## TASK GOAL
Each line of the material must be returned exactly.

+++++

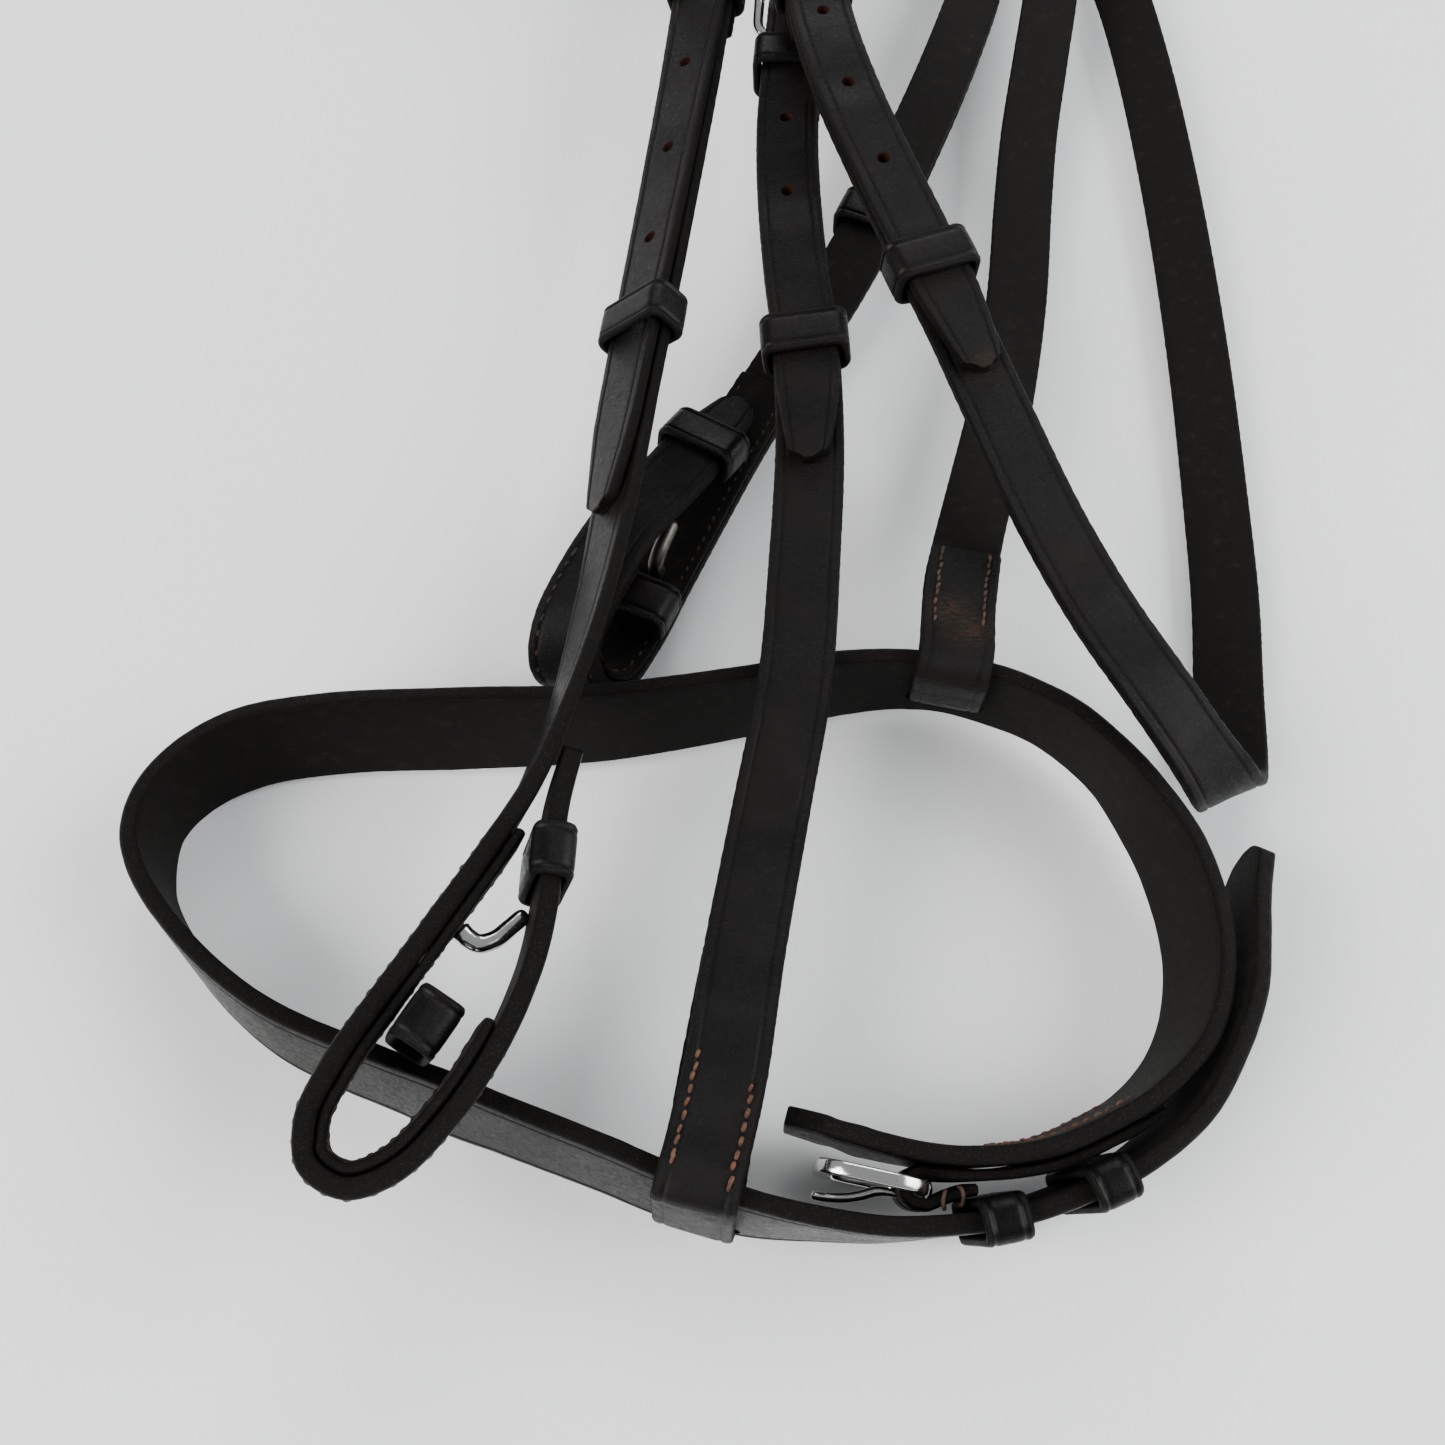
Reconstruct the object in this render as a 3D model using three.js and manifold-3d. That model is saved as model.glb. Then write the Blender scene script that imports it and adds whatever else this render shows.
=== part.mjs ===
// Snaffle bridle of flat dark leather, put down on its right side as after use.
// The cheeks, noseband and throatlash of the left side lie on top, their grain side up. Those of the
// right side lie underneath, their flesh side up. The crown is the bend at the far end (+Y), and the
// noseband stands on its edge at the near end (-Y). The browband side is -X, the throat side is +X.
//
// Millimetres, +Z up. The layout below is drawn from a corner near the noseband, and LAYOUT_CENTRE
// moves the origin to the middle of the footprint on the table.
import * as THREE from "three";
import { mergeVertices } from "three/addons/utils/BufferGeometryUtils.js";
import Module from "manifold-3d";

const wasm = await Module();
wasm.setup();

// ---------------------------------------------------------------- driving dimensions
const LAYOUT_CENTRE = new THREE.Vector3(5, 290.8, -0.2);
const GAP = 0.3; // clearance between pieces that touch

const STRAP_WIDTH = 16; // cheekpieces, noseband cheeks and throatlash, 5/8 inch
const STRAP_THICK = 3.2;
const BILLET_WIDTH = 15.6;
const BILLET_THICK = 2.8;
const LOOP_THICK = 4; // a cheekpiece where it is folded into its bit loop
const LINING_THICK = 2.2;
const WRAP_THICK = 2; // a strap's thinned end where it is sewn round the noseband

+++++

## RESULT OF THE TASK
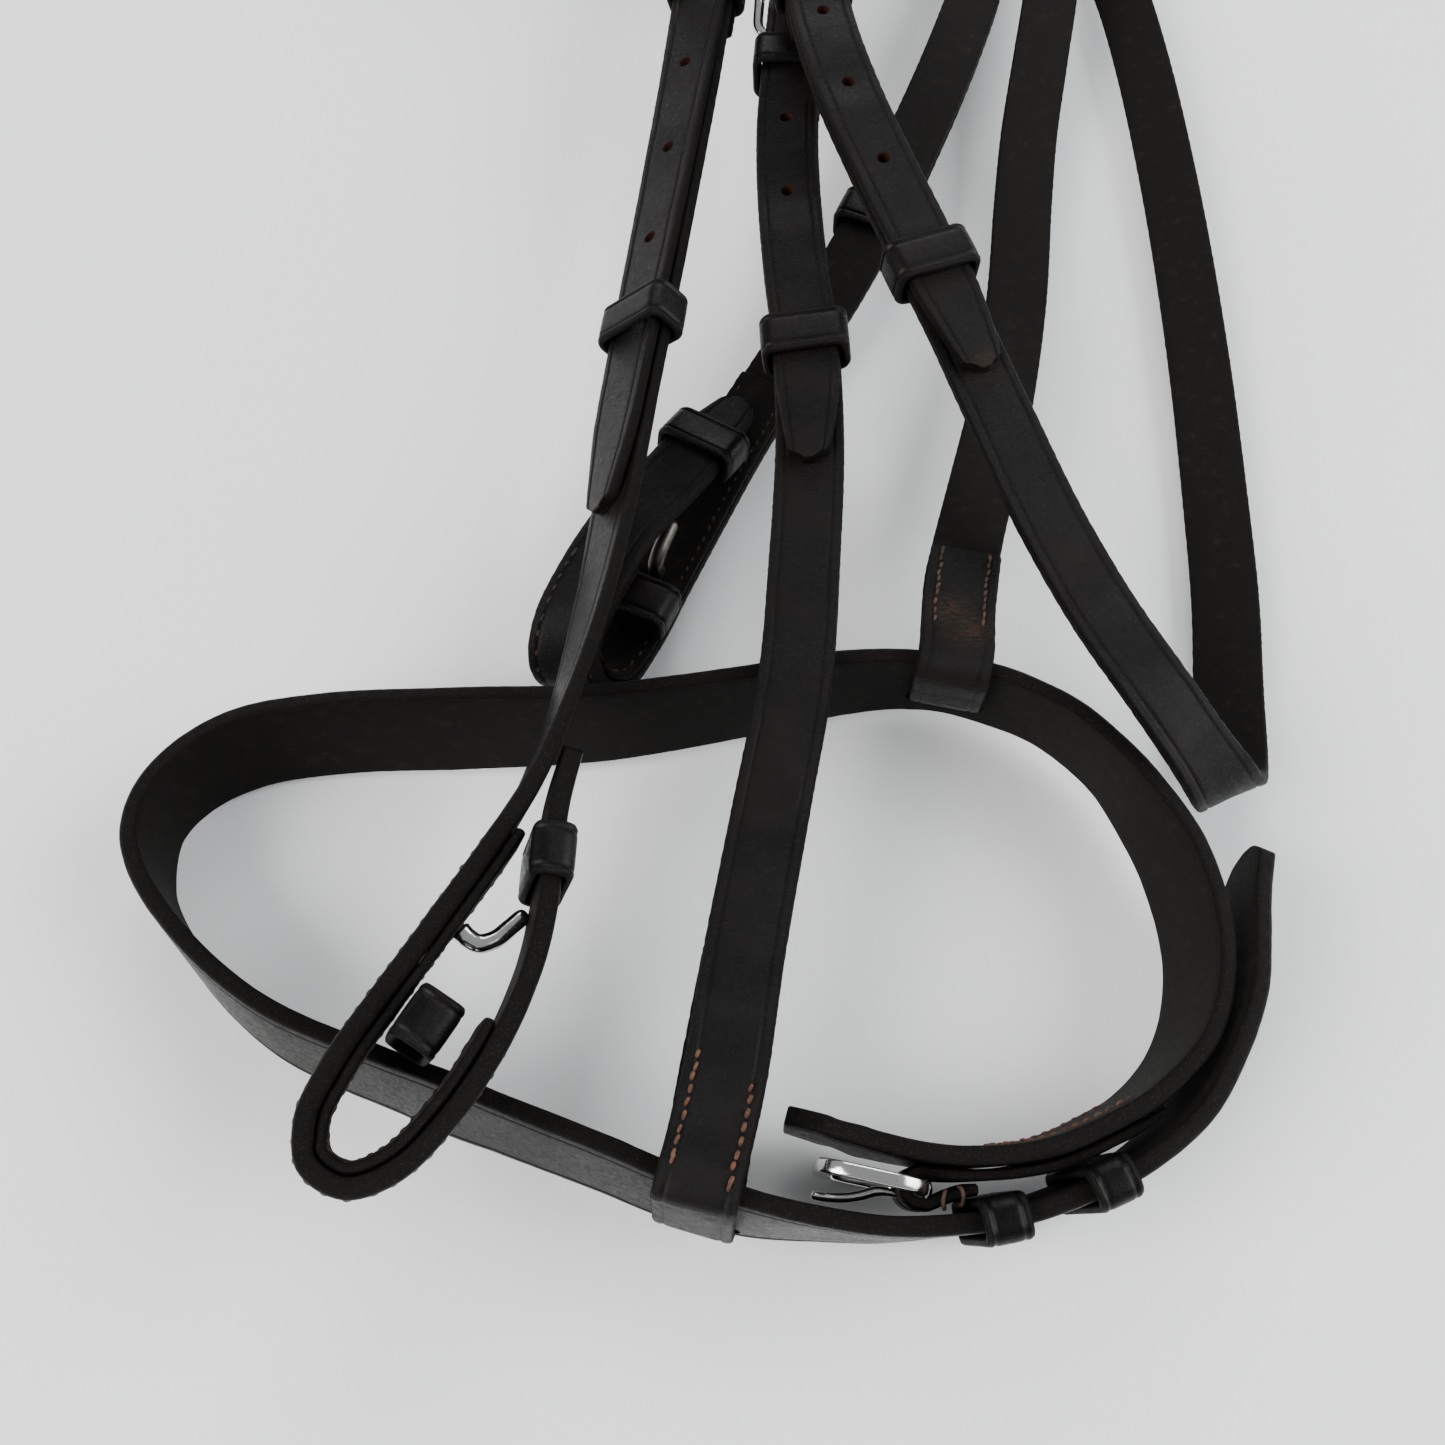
Reconstruct the object in this render as a 3D model using three.js and manifold-3d. That model is saved as model.glb. Then write the Blender scene script that imports it and adds whatever else this render shows.
=== part.mjs ===
// Snaffle bridle of flat dark leather, put down on its right side as after use.
// The cheeks, noseband and throatlash of the left side lie on top, their grain side up. Those of the
// right side lie underneath, their flesh side up. The crown is the bend at the far end (+Y), and the
// noseband stands on its edge at the near end (-Y). The browband side is -X, the throat side is +X.
//
// Millimetres, +Z up. The layout below is drawn from a corner near the noseband, and LAYOUT_CENTRE
// moves the origin to the middle of the footprint on the table.
import * as THREE from "three";
import { mergeVertices } from "three/addons/utils/BufferGeometryUtils.js";
import Module from "manifold-3d";

const wasm = await Module();
wasm.setup();

// ---------------------------------------------------------------- driving dimensions
const LAYOUT_CENTRE = new THREE.Vector3(5, 290.8, -0.2);
const GAP = 0.3; // clearance between pieces that touch

const STRAP_WIDTH = 16; // cheekpieces, noseband cheeks and throatlash, 5/8 inch
const STRAP_THICK = 3.2;
const BILLET_WIDTH = 15.6;
const BILLET_THICK = 2.8;
const LOOP_THICK = 4; // a cheekpiece where it is folded into its bit loop
const LINING_THICK = 2.2;
const WRAP_THICK = 2; // a strap's thinned end where it is sewn round the noseband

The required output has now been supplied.